Other costly investments
Vodacom acquired Gateway Telecommunications SA (Gateway) in late 2008 for around R6 billion ($700 million), and after suffering significant losses it sold part of Gateway (Gateway Carrier Services) for R220 million ($26 million).
Vodacom had to write down large amounts of money because of its Gateway acquisition, indicating that it either grossly overpaid for the company or it did not run it effectively after it took ownership.
Vodacom’s foray into social media also did not work out well for the company. The cellular operator pumped millions into its mobile platform The Grid, its mobile messenger service Meep, and a mobile game Legends of Echo.
Meep shut down without much fanfare, and Legends of Echo did not last long after its launch. Vodacom is currently in the process of shutting down the Grid, explaining that “The Grid was a great learning exercise for us, but other applications like Facebook have ultimately overtaken it”.
Even Vodacom’s radio station, which was punted as a large potential revenue stream for the company at launch, has not fulfilled its promise.

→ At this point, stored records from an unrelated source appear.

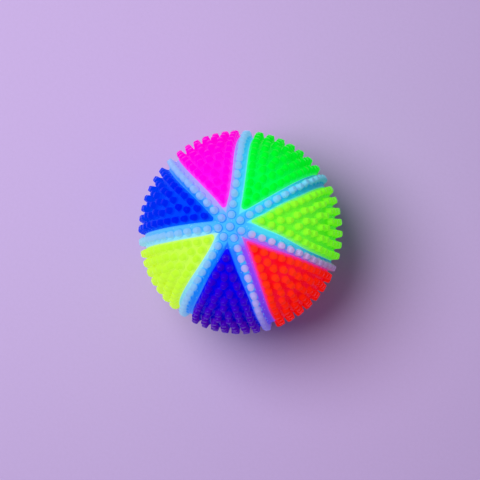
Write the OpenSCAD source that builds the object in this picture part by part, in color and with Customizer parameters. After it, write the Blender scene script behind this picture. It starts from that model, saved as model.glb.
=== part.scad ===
// Nubby sensory ball: a hollow, see-through rubber base in two halves with seven
// straps of nubs, fourteen coloured rubber petals set into its skin, and a light
// capsule inside that a shake switches on.
// Lengths in millimetres, +Z up. The ball stands at the origin on its lowest nubs.
// The poles lie on Z, and strap number zero runs over +X.

/* [Ball] */
// Diameter over the tips of the nubs
ball_d = 75; // [68:1:95]
// Height of a nub above the skin
nub_height = 2.5; // [2:0.1:3]
// Wall of the base under its straps, from the cavity to the skin
base_wall = 4.5; // [4:0.1:6]
// Depth of the flat that the ball's weight presses into its lowest nubs
rest_flat = 0.5; // [0.3:0.05:0.7]

/* [Nubs] */
// Diameter of a nub where it leaves the skin
nub_root_d = 3; // [2.6:0.05:3.2]
// Diameter that a nub's draft would give it at its tip
nub_tip_d = 2.3; // [1.8:0.05:2.6]
// Radius of the dome that ends a nub
nub_dome_r = 1.75; // [1.6:0.05:2]
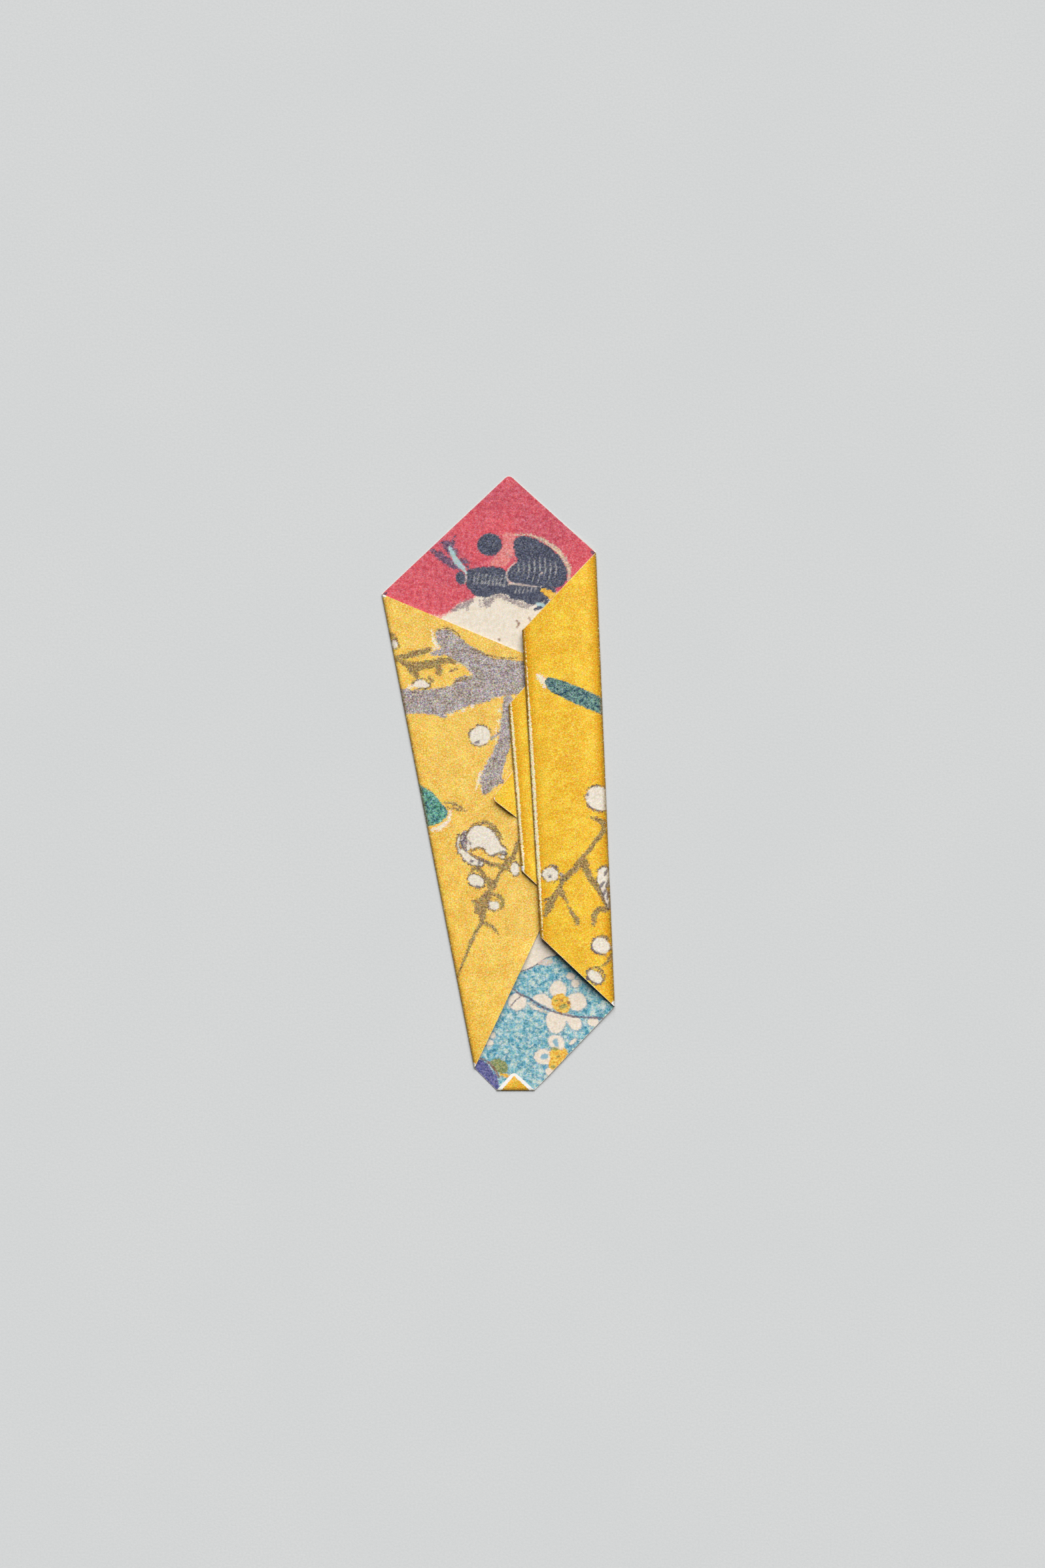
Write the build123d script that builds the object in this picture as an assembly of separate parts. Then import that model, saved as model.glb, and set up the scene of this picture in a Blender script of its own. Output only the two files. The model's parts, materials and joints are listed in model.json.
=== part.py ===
"""Folded paper sleeve: one square sheet of craft paper folded flat into a pointed pocket.

Each flat panel between two creases is one thin plate, and the plates lie on each other in
layers. Units are millimetres. The sleeve lies on its back in the XY plane with its point
towards +Y and +Z up, and the origin is the middle of its underside.
"""
from build123d import *
import os

PAPER = 0.25  # thickness of the paper
AIR = 0.05  # air left between two layers
LAYER = PAPER + AIR

HALF_LENGTH = 101.4
HALF_WIDTH = 38.3

# Corners of the folded sheet, seen from above: (x, y).
POINT = {
    # outline of the back, clockwise from the tip at the top
    "apex": (3.5, HALF_LENGTH),
    "right_shoulder": (32.1, 75.7),
    "right_foot": (HALF_WIDTH, -73.8),
    "base_right": (12.0, -HALF_LENGTH),
    "base_left": (-0.5, -HALF_LENGTH),
    "left_foot": (-7.8, -94.1),
    "left_shoulder": (-HALF_WIDTH, 62.0),
    # sheet corner that is folded up over the base
    "base_tip": (5.1, -95.1),
    # crease where the left flap's own corner is turned under, and that corner
    "turn_top": (17.5, 38.6),
    "turn_bottom": (17.5, -40.5),
    "turned_corner": (-13.6, 25.6),
    # the four creases of the two pleats, from the outermost to the innermost
    "pleat_a_top": (7.9, 50.0),
    "pleat_a_bottom": (13.9, -50.8),
    "pleat_b_top": (17.8, 41.7),
    "pleat_b_bottom": (21.4, -41.8),
    "pleat_c_top": (3.4, 25.5),
    "pleat_c_bottom": (7.7, -29.0),
    "pleat_d_top": (14.3, 16.5),
    "pleat_d_bottom": (15.6, -19.0),
    # sheet corner at the end of the right flap
    "flap_tip": (-2.0, -5.4),
}

# node: (layer above the table, corners in order)
PANELS = {
    "back_panel": (0, ("apex", "right_shoulder", "right_foot", "base_right",
                       "base_left", "left_foot", "left_shoulder")),
    "base_tip": (1, ("base_left", "base_right", "base_tip")),
    "left_flap_return": (1, ("turn_top", "turn_bottom", "turned_corner")),
    "left_flap": (2, ("left_shoulder", "turn_top", "turn_bottom", "left_foot")),
    "pleat_2_tip": (3, ("pleat_d_top", "pleat_d_bottom", "flap_tip")),
    "pleat_2_return": (4, ("pleat_c_top", "pleat_d_top", "pleat_d_bottom", "pleat_c_bottom")),
    "pleat_1_strip": (5, ("pleat_b_top", "pleat_b_bottom", "pleat_c_bottom", "pleat_c_top")),
    "pleat_1_return": (6, ("pleat_a_top", "pleat_b_top", "pleat_b_bottom", "pleat_a_bottom")),
    "right_flap": (7, ("right_shoulder", "right_foot", "pleat_a_bottom", "pleat_a_top")),
}


def panel(layer, corners):
    """Return one flat panel of the sheet as a plate lying in its layer."""
    outline = Polyline(*[POINT[name] for name in corners], close=True)
    plate = extrude(make_face(outline), amount=PAPER, dir=(0, 0, 1))
    return Pos(0, 0, layer * LAYER) * plate


os.makedirs("parts", exist_ok=True)
for node, (layer, corners) in PANELS.items():
    export_step(panel(layer, corners), f"parts/{node}.step")
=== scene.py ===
"""Looks for the folded paper sleeve: nine thin panels of one square sheet, printed on both faces.

Each CAD plate is replaced by a closed paper mesh that rounds over its creases and ends exactly on
the hinge axes, so that neighbouring panels stay joined at every pose. The print is a drawing of
twigs, blossoms and brush shapes. It is laid out on the flat sheet, turned into distances that the
mesh points carry, and inked by the materials. All drawing and sheet sizes are in millimetres.
"""

import json
import math

import bmesh
import bpy
import numpy as np
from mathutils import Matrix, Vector

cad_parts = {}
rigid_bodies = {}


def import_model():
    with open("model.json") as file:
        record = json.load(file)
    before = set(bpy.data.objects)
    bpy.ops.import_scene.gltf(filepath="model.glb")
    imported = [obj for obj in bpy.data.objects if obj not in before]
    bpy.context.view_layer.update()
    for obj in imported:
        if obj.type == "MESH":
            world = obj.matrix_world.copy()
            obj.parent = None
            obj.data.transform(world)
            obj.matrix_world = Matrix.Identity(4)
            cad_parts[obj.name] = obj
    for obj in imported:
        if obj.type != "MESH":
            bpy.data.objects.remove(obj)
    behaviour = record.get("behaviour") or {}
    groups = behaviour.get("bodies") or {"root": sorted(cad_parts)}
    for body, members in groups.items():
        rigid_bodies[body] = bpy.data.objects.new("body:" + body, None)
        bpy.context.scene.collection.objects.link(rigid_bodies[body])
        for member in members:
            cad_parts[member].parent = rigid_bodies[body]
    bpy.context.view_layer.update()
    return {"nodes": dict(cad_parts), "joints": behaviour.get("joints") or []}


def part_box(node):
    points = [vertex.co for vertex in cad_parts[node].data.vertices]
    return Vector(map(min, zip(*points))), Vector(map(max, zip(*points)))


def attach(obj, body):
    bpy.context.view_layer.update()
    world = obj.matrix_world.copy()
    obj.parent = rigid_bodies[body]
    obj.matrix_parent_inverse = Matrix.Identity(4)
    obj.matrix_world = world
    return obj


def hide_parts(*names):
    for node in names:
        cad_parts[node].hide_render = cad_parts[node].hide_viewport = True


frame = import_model()

MM = 0.001
PAPER = 0.2  # thickness of the paper that shows; the CAD plate holds a little air as well
PINCH = 9.0  # how far from a thick fold its two panels start to close on each other
FOLD_RADIUS = 0.9  # how far in from a fold its rounding starts
FOLD_RISE = 0.45  # highest that the rounding itself gets
CORNER = 1.9  # how far along its sides a worn corner is rounded
WEAR_CENTRE = 0.8  # how far from a pleat's fold its white line runs
FAR = 4.0  # distances to ink are cut off here
ROW_STEP = 0.42  # most that two rows of mesh points lie apart
COLUMN_STEP = 0.55  # the same for columns, where the panel is widest
# Rows of points beside an edge, in mm from it: a fold's rounding, then rows for wear along it.
ROUNDING = FOLD_RADIUS * (1 - np.cos(np.radians(np.arange(0, 91, 9))))
EDGE_ROWS = np.concatenate([ROUNDING, [1.15, 1.4, 1.7, 2.1]])
# Most that each panel springs up from the layer below.
SPRING = {
    "right_flap": 0.6, "pleat_1_strip": 1.0, "pleat_2_tip": 1.3, "left_flap": 1.1, "back_panel": 0.45,
}
SAG = 0.2  # how much less the right flap's lower edge springs up
SPRING_REACH = 7.0  # how far in from a cut edge its spring fades out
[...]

With all these failures, some industry players have suggested that Vodacom’s investment strategy may not be to blame, but rather the way that Vodacom handles the companies in which it invested.
Vodacom’s group executive for business development, TC Ralebitso, explained that they support good ideas with funds and time, but they can’t predict how successful these businesses will be.
“Our objective is to explore and see what works. We have to balance the time and money spent with the level of success of a venture. At some point we have to make a call just as we do with our standard products,” said Ralebitso.
“Startups by nature will always have uncertain success rates. We invest money and operational support on a commercial basis and accordingly the idea has to have commercial merit for us to keep supporting.”